Pour un plus ample exposé des prétentions et des moyens des parties, la cour, conformément à l'article 455 du code de procédure civile, renvoie aux conclusions qu'elles ont déposées et à l'ordonnance déférée.

MOTIFS DE LA DÉCISION

Sur l'exception d'incompétence :

L'article 14 du code civil dispose que : "L'étranger, même non résidant en France, pourra être cité devant les tribunaux français, pour l'exécution des obligations par lui contractées en France avec un Français ; il pourra être traduit devant les tribunaux de France, pour les obligations par lui contractées en pays étranger envers des Français."

Selon l'article 16 de la Convention de Genève du 28 juillet 1951 : "Droit d'ester en justice

1. Tout réfugié aura, sur le territoire des Etats contractants, libre et facile accès devant les tribunaux.

2. Dans l'Etat contractant où il a sa résidence habituelle, tout réfugié jouira du même traitement qu'un ressortissant en ce qui concerne l'accès aux tribunaux, y compris l'assistance judiciaire et l'exemption de la caution judicatum solvi.
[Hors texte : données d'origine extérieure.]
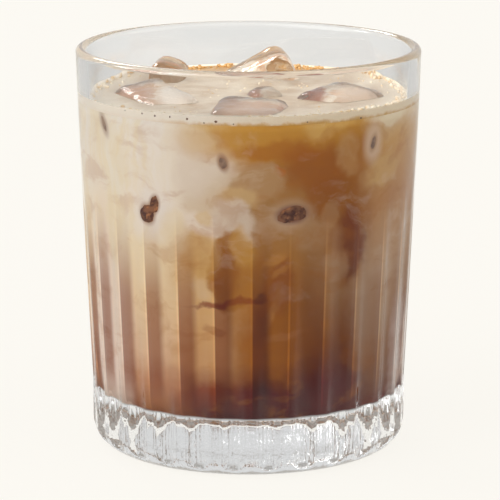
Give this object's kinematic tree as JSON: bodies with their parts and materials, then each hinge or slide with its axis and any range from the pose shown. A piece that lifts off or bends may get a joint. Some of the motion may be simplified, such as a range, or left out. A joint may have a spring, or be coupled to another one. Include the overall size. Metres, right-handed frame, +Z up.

3. Dans les Etats contractants autres que celui où il a sa résidence habituelle, et en ce qui concerne les questions visées au paragraphe 2, tout réfugié jouira du même traitement qu'un national du pays dans lequel il a sa résidence habituelle."

* * *

Au soutien de leur exception, les appelantes font valoir, d'une part, que M. [S] [Z] [Y] ne démontre pas le déni de justice et que, d'autre part, il ne peut se prévaloir des dispositions de l'article 14 du code civil.

S'agissant du déni de justice, la société BGFI Holding Corporation SA et la société BGFIBANK RDC SA soutiennent tout d'abord que M. [S] [Z] [Y] ne démontre pas qu'il est dans l'impossibilité ni de fait, ni de droit, d'accéder au juge congolais ou gabonais ; que le juge français n'a pas à préjuger de la qualité supposée d'une juridiction étrangère lorsqu'il s'interroge sur sa compétence ; que la preuve n'est pas rapportée de prétendus liens entre elles et le pouvoir en place en République démocratique du Congo ; que des éléments qu'elles mettent aux débats sont en faveur de l'indépendance du système judiciaire de la République démocratique du Congo ; qu'en tout état de cause les juridictions gabonaises, indépendantes et impartiales, peuvent être saisies, les liens capitalistiques existants entre les banques appelantes et le Président du Gabon ou sa famille étant très minimes ;

Ensuite, sur le statut de réfugié dont M. [S] [Z] [Y] se prévaut, les sociétés appelantes objectent que la Convention de Genève n'impose certainement pas aux Etats signataires d'assimiler les réfugiés à leurs nationaux, son objet premier étant, sur ce point, de ne pas discriminer les réfugiés par rapport aux nationaux dans l'effectivité du droit d'ester en justice.

Elles considèrent, en l'espèce, que la qualité de réfugié de M. [S] [Z] [Y] ne constitue pas pour lui un lien de rattachement suffisant avec la France et qu'il ne rapporte aucune preuve des risques de représailles réelles et actuelles auxquels il prétend être exposé.

En ce qui concerne la revendication d'une application des dispositions de l'article 14 du code civil, la société BGFI Holding Corporation SA et la société BGFIBANK RDC SA soulignent que le texte de l'article 16 de la Convention de Genève du 28 juillet 1951 selon lequel "tout réfugié jouira du même traitement qu'un ressortissant en ce qui concerne l'accès aux tribunaux" diffère de celui de l'article 6 de la précédente Convention de Genève du 28 octobre 1933, qui prévoyait expressément que "Les réfugiés auront, dans les territoires des Parties contractantes, libre et facile accès devant les tribunaux. Dans les pays où ils ont leur domicile ou leur résidence régulière, ils jouiront, sous ce rapport, des mêmes droits et privilèges que les nationaux".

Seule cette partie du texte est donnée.